(Stored records)
— Begin —
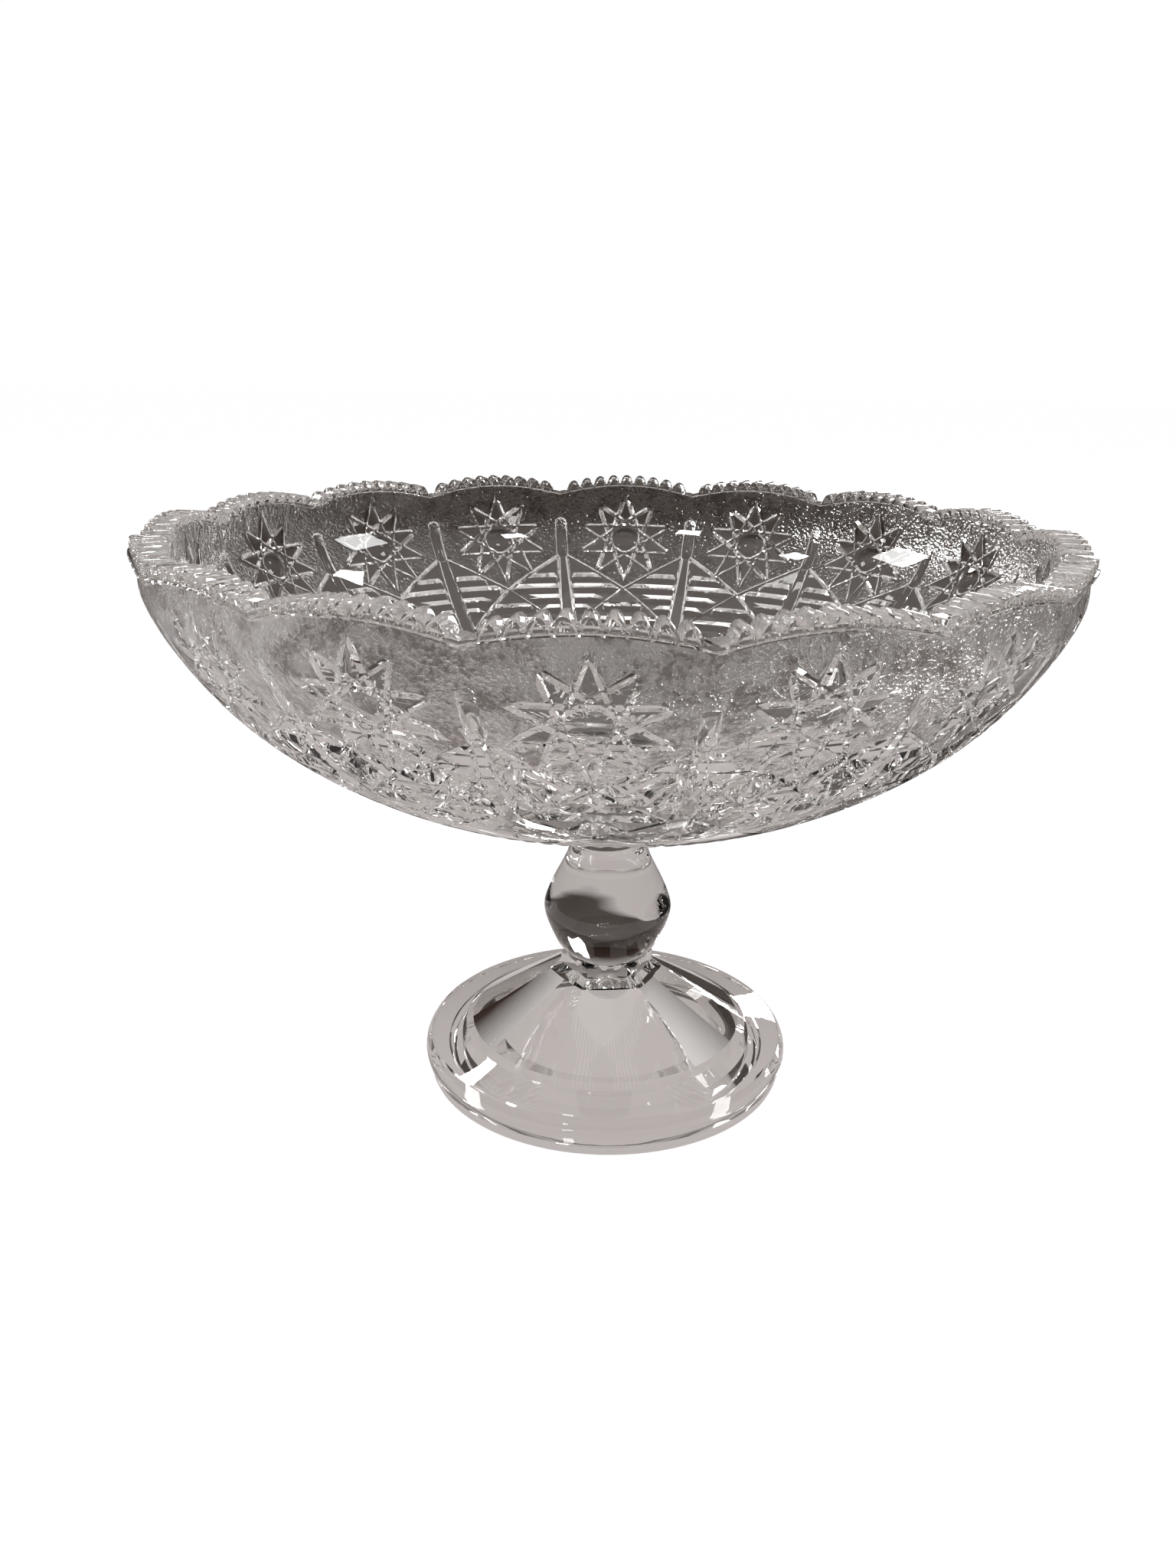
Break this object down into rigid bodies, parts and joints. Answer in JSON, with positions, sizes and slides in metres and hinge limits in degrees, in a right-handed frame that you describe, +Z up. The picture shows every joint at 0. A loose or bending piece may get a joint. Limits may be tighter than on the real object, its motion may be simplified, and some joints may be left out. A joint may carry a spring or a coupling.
{
  "type": "footed punch bowl",
  "caption": "Footed pressed-glass punch bowl with a scalloped, toothed rim and star-patterned panels, bonded to a knopped pedestal on a round foot.",
  "frame": {"origin": "centre of the foot's resting plane", "axes": "+Z up along the stem and the bowl's axis; -Y through the middle of a scallop"},
  "size_m": [0.3048, 0.3048, 0.2005],
  "materials": {
    "clear_glass": "polished pressed soda-lime glass, with a finely stippled ground on the bowl's panels",
    "clear_adhesive": "clear light-cured acrylic adhesive"
  },
  "bodies": {
    "root": {"bowl": "clear_glass", "neck_bond": "clear_adhesive", "pedestal": "clear_glass"}
  },
  "joints": []
}
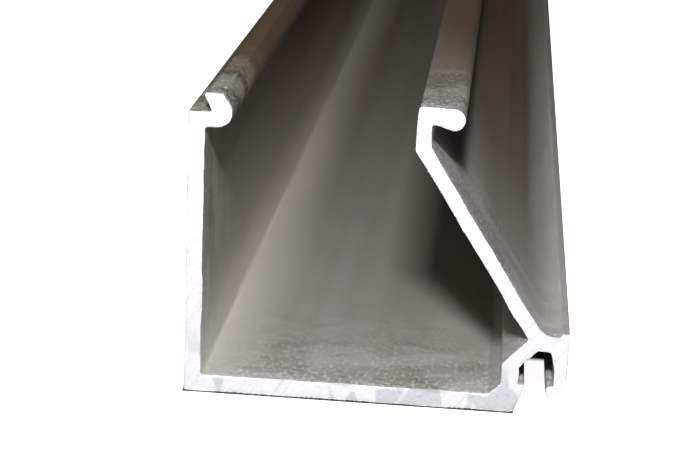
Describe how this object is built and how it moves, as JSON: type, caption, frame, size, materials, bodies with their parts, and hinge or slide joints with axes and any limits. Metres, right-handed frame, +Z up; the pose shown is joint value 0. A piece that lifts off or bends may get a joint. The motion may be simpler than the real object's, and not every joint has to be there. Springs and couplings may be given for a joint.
{
  "type": "aluminium extrusion profile",
  "caption": "Straight length of extruded aluminium edge channel with a clip hook, a beaded flange, a diagonal strut and a gasket slot along its foot.",
  "frame": {"origin": "bottom centre of the bounding box: the underside's plane, half way across the width and half way along the length", "axes": "+Y along the length, away from the saw-cut end that faces -Y; +Z up from the web's underside; +X from the tall left wall towards the gasket leg"},
  "size_m": [0.052, 1, 0.0416],
  "materials": {
    "aluminium": "mill finish, satin, with fine lines along the length and saw-cut ends"
  },
  "bodies": {
    "root": {"profile": "aluminium"}
  },
  "joints": []
}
— End —
- **Set exercise**:
Show every line from the entries above in which "right" appears.

- **Written response**:
Break this object down into rigid bodies, parts and joints. Answer in JSON, with positions, sizes and slides in metres and hinge limits in degrees, in a right-handed frame that you describe, +Z up. The picture shows every joint at 0. A loose or bending piece may get a joint. Limits may be tighter than on the real object, its motion may be simplified, and some joints may be left out. A joint may carry a spring or a coupling.
Describe how this object is built and how it moves, as JSON: type, caption, frame, size, materials, bodies with their parts, and hinge or slide joints with axes and any limits. Metres, right-handed frame, +Z up; the pose shown is joint value 0. A piece that lifts off or bends may get a joint. The motion may be simpler than the real object's, and not every joint has to be there. Springs and couplings may be given for a joint.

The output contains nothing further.